Gilbertson, a New York City resident who graduated in 1962, described herself as "an enraged alumnus" speaking for some in the department who are afraid to speak out. [Why be afraid to speak out?]

"As a graduate of the University of Wisconsin, this is disgusting. It has been one of the most famous departments, with a tremendous reputation," she said in a phone interview. [Weak argument. What matters is what it's been in the last twenty years or so.]

"I have some sense of how much the university is raising. What is happening to that money that they have to treat people this way?" [Again, badly argued. Emotionality and personalizing -- she's disgusted; they're treating people badly -- are non-starters. As long as defenders of the program sputter like this, the university has nothing to worry about.]

Gary Sandefur, dean of the College of Letters and Science, said there are no plans to close the 90-year-old department at this time, but he added that no new money will be invested in it. After current faculty members leave or retire, the department will come to an end, though the major will not, he said.

Comparative literature is the study of literature in its original languages from a cross-cultural perspective. [The writer might have mentioned that the field is imperiled everywhere, as interdisciplinary work comes to characterize virtually all literary study.]

Budget constraints mean that the university cannot afford to rebuild the department, Sandefur said. Comparative Literature has lost faculty for various reasons, including the dismissal of Professor Keith Cohen by the Board of Regents last year after he was convicted of a felony count of exposing a child to harmful materials.

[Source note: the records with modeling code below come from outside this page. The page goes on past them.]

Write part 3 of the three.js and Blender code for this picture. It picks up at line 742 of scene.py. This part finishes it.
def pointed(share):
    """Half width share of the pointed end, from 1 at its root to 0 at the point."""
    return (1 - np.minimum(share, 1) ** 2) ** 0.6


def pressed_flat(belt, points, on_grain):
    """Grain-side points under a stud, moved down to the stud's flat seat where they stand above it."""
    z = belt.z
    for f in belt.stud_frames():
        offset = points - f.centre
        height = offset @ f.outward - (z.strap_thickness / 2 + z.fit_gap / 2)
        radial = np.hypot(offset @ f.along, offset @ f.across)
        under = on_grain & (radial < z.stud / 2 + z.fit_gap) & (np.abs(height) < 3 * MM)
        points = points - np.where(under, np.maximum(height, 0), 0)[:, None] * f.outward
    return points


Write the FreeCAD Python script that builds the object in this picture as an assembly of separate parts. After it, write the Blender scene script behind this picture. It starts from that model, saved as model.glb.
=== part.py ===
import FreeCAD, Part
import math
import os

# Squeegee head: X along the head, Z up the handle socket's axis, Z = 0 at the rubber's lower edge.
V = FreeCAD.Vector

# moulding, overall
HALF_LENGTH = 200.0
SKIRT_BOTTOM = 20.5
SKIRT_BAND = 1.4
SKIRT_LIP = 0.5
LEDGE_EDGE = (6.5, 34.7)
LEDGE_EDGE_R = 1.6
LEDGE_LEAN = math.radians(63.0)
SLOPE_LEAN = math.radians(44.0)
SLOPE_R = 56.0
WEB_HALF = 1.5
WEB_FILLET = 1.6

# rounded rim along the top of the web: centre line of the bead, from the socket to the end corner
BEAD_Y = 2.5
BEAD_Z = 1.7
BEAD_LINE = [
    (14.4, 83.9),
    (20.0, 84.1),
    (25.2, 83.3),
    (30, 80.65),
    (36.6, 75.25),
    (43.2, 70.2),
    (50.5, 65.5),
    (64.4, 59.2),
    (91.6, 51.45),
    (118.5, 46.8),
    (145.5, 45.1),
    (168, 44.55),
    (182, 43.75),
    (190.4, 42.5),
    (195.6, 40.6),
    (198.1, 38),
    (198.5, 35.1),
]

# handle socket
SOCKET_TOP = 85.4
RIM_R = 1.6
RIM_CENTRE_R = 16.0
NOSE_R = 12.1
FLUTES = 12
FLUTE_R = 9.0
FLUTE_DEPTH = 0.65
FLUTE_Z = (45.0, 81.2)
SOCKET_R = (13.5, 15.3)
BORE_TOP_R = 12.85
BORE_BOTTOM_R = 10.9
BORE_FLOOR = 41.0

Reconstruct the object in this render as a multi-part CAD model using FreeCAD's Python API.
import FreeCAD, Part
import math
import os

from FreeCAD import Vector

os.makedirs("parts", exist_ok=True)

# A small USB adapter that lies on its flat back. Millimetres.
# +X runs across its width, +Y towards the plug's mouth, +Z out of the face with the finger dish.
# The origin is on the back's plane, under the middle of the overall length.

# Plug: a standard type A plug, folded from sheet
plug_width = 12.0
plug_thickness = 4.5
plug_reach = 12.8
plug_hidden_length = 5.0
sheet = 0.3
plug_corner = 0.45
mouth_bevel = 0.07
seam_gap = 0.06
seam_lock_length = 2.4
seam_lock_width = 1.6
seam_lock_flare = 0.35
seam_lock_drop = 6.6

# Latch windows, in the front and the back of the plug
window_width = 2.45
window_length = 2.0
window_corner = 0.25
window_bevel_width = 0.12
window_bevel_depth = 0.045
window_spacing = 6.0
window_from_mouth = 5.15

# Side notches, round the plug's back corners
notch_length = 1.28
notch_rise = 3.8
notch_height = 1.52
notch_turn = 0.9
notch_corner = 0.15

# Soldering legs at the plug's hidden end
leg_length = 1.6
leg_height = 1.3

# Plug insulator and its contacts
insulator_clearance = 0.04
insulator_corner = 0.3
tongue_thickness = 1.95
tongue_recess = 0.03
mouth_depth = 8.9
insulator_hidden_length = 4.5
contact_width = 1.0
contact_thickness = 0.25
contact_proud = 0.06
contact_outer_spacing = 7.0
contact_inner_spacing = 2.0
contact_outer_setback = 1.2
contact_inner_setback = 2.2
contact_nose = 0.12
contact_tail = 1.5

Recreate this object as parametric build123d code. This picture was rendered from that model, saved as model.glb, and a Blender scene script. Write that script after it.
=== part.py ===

He admitted to sending naked pictures of himself and others to a 14-year-old boy he had communicated with in an Internet chatroom. [Perishing field + perv dept chair = problems.]

Though set procedures including a self-study, a review and recommendations to two planning councils must be followed before a department closes, Sandefur said Comparative Literature has been troubled for some time....


[A] former department chairwoman who is now on sabbatical conducted a spirited campaign to maintain the department after Sandefur asked her in April 2006 to voluntarily close it down over the next year or two. She declined, publicized the proposal on the department Web site and notified faculty, students and alumni.

About a dozen alumni responded with letters to Sandefur in support of the department, and faculty and students attended meetings of the Academic Planning Council, which advises the dean, to express support. The council recommended that Sandefur work with Saiz to get faculty from other departments involved in teaching courses in comparative literature, an effort that so far has not met much success, the dean said.

"The number of full-time faculty has decreased and workload has increased. Trying to keep the department afloat by drawing from diminished faculty numbers in other departments is a Promethean endeavor, pushing the stone up the hill," [the former chairwoman] said in an interview, adding that other short-staffed departments would not likely be willing to share staff. [Confusing Sisyphus and Prometheus wouldn't be that big a deal if this woman weren't former chair of a Comp Lit department.]

[She] said comparative literature is especially important considering the world situation at this time.

"We work to train people to work fluently in other languages and know other cultures and histories and then engage in comparative analysis," Layoun said. "Given the fiasco of some of our international policies, this is crucial training. Kuwait is supporting comparative literature, but Wisconsin isn't."' [Huh?]